BEIJING – Much of the world is watching Chinese President Xi Jinping with concern. Not only has he been re-concentrating power in the hands of the central government; many believe that his radical anti-corruption campaign is a fig leaf for a political purge. They worry that Xi is building a cult of personality, much like the one that surrounded Mao Zedong and fueled the Cultural Revolution.
The truth is far less sinister. While it is true that Xi is, to some extent, amassing power, his motivation is the need to strengthen China – both its government and its economy. To succeed, he must bring a bureaucracy that has spun somewhat out of control back in line.

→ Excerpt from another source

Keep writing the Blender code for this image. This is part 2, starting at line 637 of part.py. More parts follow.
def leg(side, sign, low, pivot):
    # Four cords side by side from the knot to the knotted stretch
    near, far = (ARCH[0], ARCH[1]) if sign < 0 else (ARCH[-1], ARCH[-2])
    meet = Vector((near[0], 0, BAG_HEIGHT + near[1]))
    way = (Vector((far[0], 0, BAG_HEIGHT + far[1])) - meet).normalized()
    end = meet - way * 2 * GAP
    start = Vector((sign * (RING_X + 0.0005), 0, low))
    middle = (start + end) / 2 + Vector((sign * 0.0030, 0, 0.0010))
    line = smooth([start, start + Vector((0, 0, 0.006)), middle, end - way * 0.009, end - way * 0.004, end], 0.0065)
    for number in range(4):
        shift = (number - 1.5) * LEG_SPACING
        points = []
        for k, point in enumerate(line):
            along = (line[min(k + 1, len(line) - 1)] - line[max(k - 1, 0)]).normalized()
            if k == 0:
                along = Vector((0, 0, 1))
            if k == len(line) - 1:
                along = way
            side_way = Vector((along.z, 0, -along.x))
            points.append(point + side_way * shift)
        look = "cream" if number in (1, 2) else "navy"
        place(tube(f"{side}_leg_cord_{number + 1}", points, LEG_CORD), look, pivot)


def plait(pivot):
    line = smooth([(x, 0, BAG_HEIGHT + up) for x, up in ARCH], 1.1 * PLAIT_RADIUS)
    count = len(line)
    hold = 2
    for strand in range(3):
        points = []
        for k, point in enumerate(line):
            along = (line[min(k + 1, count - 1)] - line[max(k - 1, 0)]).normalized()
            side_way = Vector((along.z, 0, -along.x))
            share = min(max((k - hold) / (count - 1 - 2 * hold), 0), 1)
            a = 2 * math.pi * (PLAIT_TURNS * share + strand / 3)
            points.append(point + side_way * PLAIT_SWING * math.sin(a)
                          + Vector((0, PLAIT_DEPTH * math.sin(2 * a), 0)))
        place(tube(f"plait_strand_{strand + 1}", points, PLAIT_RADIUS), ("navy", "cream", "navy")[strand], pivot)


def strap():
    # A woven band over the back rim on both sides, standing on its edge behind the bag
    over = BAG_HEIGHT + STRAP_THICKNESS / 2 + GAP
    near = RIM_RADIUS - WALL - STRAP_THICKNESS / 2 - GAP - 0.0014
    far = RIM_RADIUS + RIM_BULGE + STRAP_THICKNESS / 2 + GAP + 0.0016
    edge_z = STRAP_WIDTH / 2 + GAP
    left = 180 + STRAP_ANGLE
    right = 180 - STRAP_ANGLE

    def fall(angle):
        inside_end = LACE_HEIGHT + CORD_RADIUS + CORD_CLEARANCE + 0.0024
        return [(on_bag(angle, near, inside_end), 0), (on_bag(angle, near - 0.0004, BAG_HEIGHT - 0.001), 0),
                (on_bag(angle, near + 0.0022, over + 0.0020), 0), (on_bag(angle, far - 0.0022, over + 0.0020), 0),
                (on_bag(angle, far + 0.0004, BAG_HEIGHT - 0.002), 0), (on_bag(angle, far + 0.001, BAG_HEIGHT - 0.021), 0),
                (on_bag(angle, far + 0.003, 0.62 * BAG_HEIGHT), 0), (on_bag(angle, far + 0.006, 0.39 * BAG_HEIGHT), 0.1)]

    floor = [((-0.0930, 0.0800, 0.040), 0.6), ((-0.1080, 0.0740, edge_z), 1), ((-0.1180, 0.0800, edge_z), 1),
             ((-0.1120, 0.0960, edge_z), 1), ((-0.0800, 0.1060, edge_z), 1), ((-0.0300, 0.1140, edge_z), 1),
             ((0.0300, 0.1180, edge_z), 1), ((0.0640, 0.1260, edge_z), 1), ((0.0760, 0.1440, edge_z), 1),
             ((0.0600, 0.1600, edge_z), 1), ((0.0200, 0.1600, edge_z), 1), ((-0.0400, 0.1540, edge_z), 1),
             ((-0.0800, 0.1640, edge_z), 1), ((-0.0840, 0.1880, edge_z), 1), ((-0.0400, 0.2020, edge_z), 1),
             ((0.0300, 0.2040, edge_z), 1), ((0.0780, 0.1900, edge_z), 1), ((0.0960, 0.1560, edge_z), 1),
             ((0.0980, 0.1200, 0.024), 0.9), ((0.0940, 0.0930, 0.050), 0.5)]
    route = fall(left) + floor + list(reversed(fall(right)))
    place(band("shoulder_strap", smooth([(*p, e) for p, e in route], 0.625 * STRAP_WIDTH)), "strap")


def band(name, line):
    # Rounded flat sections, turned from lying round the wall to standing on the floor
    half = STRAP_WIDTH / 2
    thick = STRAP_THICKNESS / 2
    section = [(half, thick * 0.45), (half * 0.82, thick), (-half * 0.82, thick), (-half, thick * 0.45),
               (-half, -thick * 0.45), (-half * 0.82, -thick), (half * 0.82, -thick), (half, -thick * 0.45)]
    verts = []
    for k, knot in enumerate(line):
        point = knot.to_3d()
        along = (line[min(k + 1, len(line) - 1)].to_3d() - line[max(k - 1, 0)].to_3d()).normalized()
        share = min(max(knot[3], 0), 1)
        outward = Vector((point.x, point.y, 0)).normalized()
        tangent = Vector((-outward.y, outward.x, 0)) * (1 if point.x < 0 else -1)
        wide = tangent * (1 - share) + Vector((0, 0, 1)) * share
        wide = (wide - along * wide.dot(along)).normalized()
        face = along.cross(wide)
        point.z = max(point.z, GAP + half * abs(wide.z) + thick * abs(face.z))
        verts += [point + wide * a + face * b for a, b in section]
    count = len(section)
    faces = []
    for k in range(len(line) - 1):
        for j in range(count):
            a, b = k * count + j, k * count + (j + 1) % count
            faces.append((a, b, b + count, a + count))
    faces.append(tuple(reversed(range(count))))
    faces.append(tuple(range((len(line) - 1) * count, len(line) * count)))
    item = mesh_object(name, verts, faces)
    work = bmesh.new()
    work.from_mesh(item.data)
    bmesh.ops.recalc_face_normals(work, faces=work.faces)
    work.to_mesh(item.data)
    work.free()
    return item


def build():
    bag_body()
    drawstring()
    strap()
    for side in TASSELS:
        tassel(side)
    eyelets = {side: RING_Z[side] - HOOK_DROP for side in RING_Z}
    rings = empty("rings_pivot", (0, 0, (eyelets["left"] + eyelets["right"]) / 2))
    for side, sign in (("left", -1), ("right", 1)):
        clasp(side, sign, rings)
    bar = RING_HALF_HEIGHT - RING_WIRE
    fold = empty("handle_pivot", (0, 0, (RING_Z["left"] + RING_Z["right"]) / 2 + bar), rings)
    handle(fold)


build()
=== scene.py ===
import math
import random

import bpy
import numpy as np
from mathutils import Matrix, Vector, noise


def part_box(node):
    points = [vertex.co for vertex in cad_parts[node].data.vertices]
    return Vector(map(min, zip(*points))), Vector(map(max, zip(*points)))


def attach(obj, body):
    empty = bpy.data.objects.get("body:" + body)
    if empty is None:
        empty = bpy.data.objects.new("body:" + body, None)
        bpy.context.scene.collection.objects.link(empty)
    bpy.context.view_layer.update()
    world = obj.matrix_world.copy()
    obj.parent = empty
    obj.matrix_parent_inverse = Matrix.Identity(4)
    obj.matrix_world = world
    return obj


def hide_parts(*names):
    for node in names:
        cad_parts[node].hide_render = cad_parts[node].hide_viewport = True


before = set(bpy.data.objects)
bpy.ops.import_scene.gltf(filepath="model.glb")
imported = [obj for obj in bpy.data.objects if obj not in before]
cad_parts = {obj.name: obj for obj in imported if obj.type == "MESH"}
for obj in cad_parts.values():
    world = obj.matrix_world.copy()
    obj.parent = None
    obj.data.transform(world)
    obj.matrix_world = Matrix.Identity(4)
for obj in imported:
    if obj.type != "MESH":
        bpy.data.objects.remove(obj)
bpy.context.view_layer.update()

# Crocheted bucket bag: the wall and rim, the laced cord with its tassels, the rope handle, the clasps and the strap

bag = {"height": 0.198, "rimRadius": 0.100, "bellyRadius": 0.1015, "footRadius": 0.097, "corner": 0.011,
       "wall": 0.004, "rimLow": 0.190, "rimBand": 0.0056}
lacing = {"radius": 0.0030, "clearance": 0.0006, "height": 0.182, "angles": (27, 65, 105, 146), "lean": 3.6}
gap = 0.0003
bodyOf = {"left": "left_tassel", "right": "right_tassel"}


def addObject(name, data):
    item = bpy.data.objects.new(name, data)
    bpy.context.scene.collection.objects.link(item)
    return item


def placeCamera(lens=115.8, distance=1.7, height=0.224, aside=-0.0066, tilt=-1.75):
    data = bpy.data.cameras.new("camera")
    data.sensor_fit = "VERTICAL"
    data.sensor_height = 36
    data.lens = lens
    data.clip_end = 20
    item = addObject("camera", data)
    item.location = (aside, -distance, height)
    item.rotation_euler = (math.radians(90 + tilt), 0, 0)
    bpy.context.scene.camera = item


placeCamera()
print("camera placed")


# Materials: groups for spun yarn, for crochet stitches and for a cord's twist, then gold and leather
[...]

Over the last three decades, power in China has been decentralized considerably, with provincial and municipal governments receiving, in an incremental fashion, substantial autonomy to experiment and test reforms aimed at attracting foreign investment and spurring GDP growth. Moreover, they have been granted direct control over resources – such as land, finance, energy, and raw materials – and local infrastructure development. As a result, subnational governments accounted for an average of 71% of total public expenditure in 2000-2014 – a far larger share than in the world’s largest federal countries (US states’ share of public spending, for example, is 46%.)
The goal was to spur overall economic growth by encouraging competition among regions. Local party bosses knew that their career paths depended on their municipalities’ economic performance. And by working hard to spur growth, they have fueled China’s rise to become the world’s second-largest economy (by some measures, the largest) and secured the ruling Communist Party’s legitimacy in the post-Mao era.